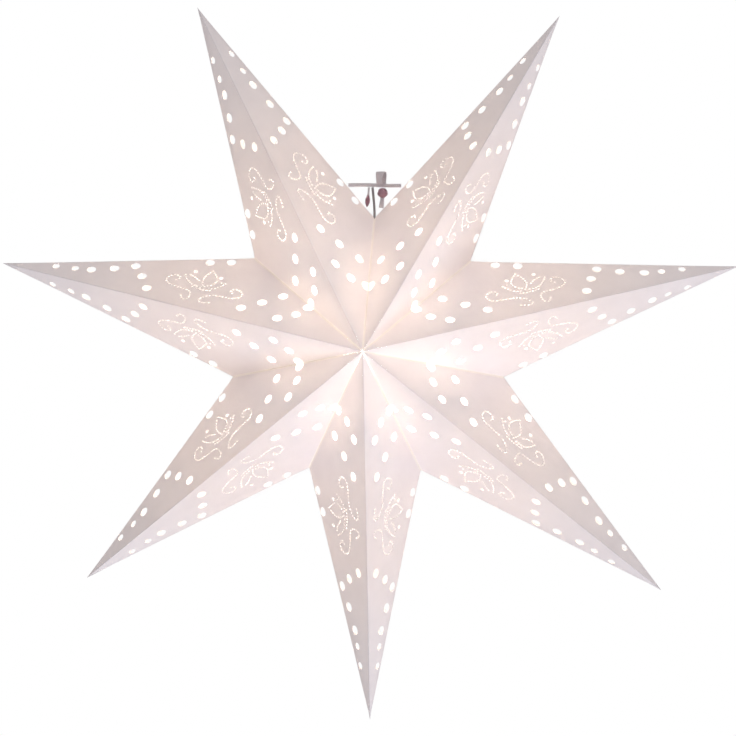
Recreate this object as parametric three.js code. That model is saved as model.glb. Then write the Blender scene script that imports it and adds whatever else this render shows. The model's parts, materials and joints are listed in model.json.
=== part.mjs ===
// A seven-pointed folded paper star lantern, in millimetres, +Z up, its front facing -Y.
// The origin is the middle of the tie cord, where a hook takes hold. The star hangs below it.
// Points and valleys are numbered clockwise as seen from the front, starting at the top seam.
import * as THREE from 'three';
import { ConvexGeometry } from 'three/addons/geometries/ConvexGeometry.js';
import * as BufferGeometryUtils from 'three/addons/utils/BufferGeometryUtils.js';

// ---- Star --------------------------------------------------------------------------------------
const HANG_DROP = 130;           // from the hanging point down to the star's centre
const HALF_DEPTH = 98;           // from the plane of the tips to either apex

// Bearings are degrees clockwise from up. Notch k is before point k. Each point was folded by hand, so
// no two are quite alike.
const POINT_BEARINGS = [29.7, 77.4, 129.6, 180, 231, 283, 333.1];
const TIP_RADII = [304, 300, 301, 297, 293, 303, 305];
const NOTCH_BEARINGS = [2, 49, 102, 157.3, 207, 258.3, 308];
const NOTCH_RADII = [104, 106, 109, 105, 107, 112, 117];

// ---- Paper -------------------------------------------------------------------------------------
const PAPER = 0.5;               // panel thickness
const CREASE_GAP = 0.15;         // from each outer face to the crease line it folds on
const BACK_GAP = 1.3;            // the same at the back ridges and valleys, which close the ring
const RIDGE_RELIEF = 1.5;        // inner face to the crease, so that a ridge can fold flat
const EDGE_RELIEF = 0.6;         // the same at the silhouette folds, which only flatten
const CORNER_CUT = 4;            // small holes where creases meet
const LEAD_HOLE_CUT = 9;         // the larger hole at the top notch, for the lamp's cord

const SEAM_TAB = { width: 11, thickness: 0.5, standOff: 1.0, fromApex: 30, fromNotch: 14 };
const CLOSING_FLAP = { width: 11, thickness: 0.5, standOff: 1.0, fromApex: 34, fromNotch: 46, apart: 0.45 };

// ---- Lamp, heights above the star's centre ---------------------------------------------------
const BULB = { radius: 22.5, centre: 0, neckRadius: 10.5, neckTop: 30 };
const BULB_CAP = { radius: 6.8, bottom: 30.3, top: 50 };
const BULB_CONTACT = { radius: 3.2, bottom: 50.3, top: 52 };
const SLEEVE = { inner: 7.3, outer: 8.1, bottom: 32, top: 52.5 };
const SHELL = { outer: 13.5, inner: 8.4, bottom: 31, top: 62, floor: 57 };
const SKIRT = { outer: 19, inner: 13.8, bottom: 35, top: 40 };
const HOLDER_CONTACT = { radius: 3.5, bottom: 52.4, top: 56.6 };
const HOLDER_CAP = { bottomRadius: 13.5, topRadius: 6, bottom: 62.3, top: 74 };
const GLAND = { outer: 4.5, inner: 2.2, bottom: 74.3, top: 82 };
const EYE = { centre: 86.4, radius: 3.2, wire: 0.9 };

// ---- Tie, heights from the hanging point -----------------------------------------------------
const TIE = { radius: 1.5, left: -17.2, right: 24.8, sag: 0.5 };
const KNOT = { x: 10, z: -6.4, width: 8.6, height: 8.4, depth: 7 };
const BOW = { x: 8.6, width: 9.6, height: 9, thickness: 1.6, depth: 4.2, foot: 1.9 };
const STEM = { x: 9.3, top: -11, bottom: -18.3, width: 3.8, depth: 2.4 };
const TAIL = { radius: 0.9, beadRadius: 2, bead: 9.2, length: 15.9, x: -0.8, z: -1.9, lean: 6 };
const HANGER_RADIUS = 1;
const HANGER_ROUTE = [
  [2, 0, -1.9], [2.6, 0, -8], [3.3, 0, -16], [3.6, 0, -24], [3.3, 0, -30], [2.2, 0, -35], [0.9, 0, -38.6],
];

const TAU = 2 * Math.PI;
const PIECES = 48;               // sides of a round piece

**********

What is required
Restate the first line and every line after it, word for word, stopping once the line with "const NOTCH_RADII = [104, 106, 109, 105, 107, 112, 117];" is done.

Result for this task
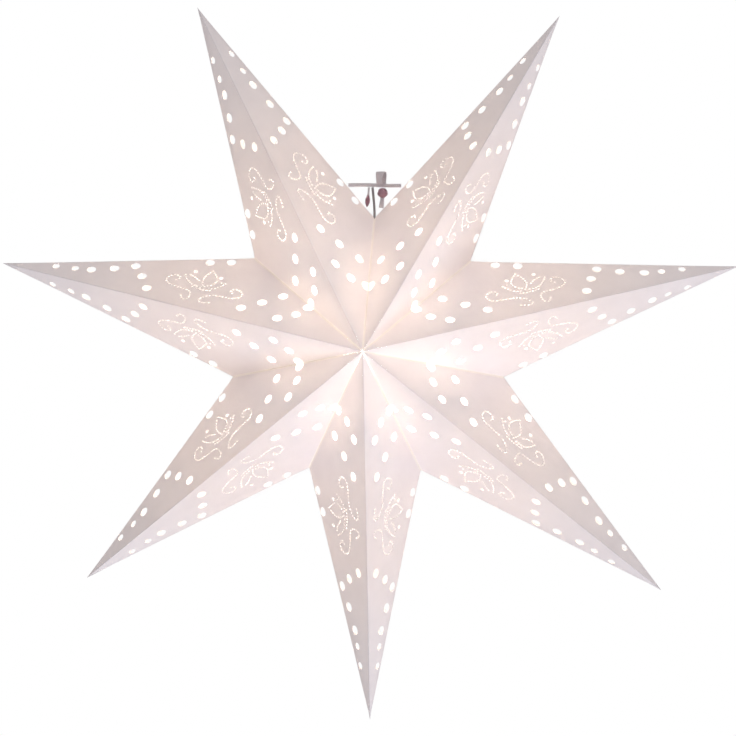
Recreate this object as parametric three.js code. That model is saved as model.glb. Then write the Blender scene script that imports it and adds whatever else this render shows. The model's parts, materials and joints are listed in model.json.
=== part.mjs ===
// A seven-pointed folded paper star lantern, in millimetres, +Z up, its front facing -Y.
// The origin is the middle of the tie cord, where a hook takes hold. The star hangs below it.
// Points and valleys are numbered clockwise as seen from the front, starting at the top seam.
import * as THREE from 'three';
import { ConvexGeometry } from 'three/addons/geometries/ConvexGeometry.js';
import * as BufferGeometryUtils from 'three/addons/utils/BufferGeometryUtils.js';

// ---- Star --------------------------------------------------------------------------------------
const HANG_DROP = 130;           // from the hanging point down to the star's centre
const HALF_DEPTH = 98;           // from the plane of the tips to either apex

// Bearings are degrees clockwise from up. Notch k is before point k. Each point was folded by hand, so
// no two are quite alike.
const POINT_BEARINGS = [29.7, 77.4, 129.6, 180, 231, 283, 333.1];
const TIP_RADII = [304, 300, 301, 297, 293, 303, 305];
const NOTCH_BEARINGS = [2, 49, 102, 157.3, 207, 258.3, 308];
const NOTCH_RADII = [104, 106, 109, 105, 107, 112, 117];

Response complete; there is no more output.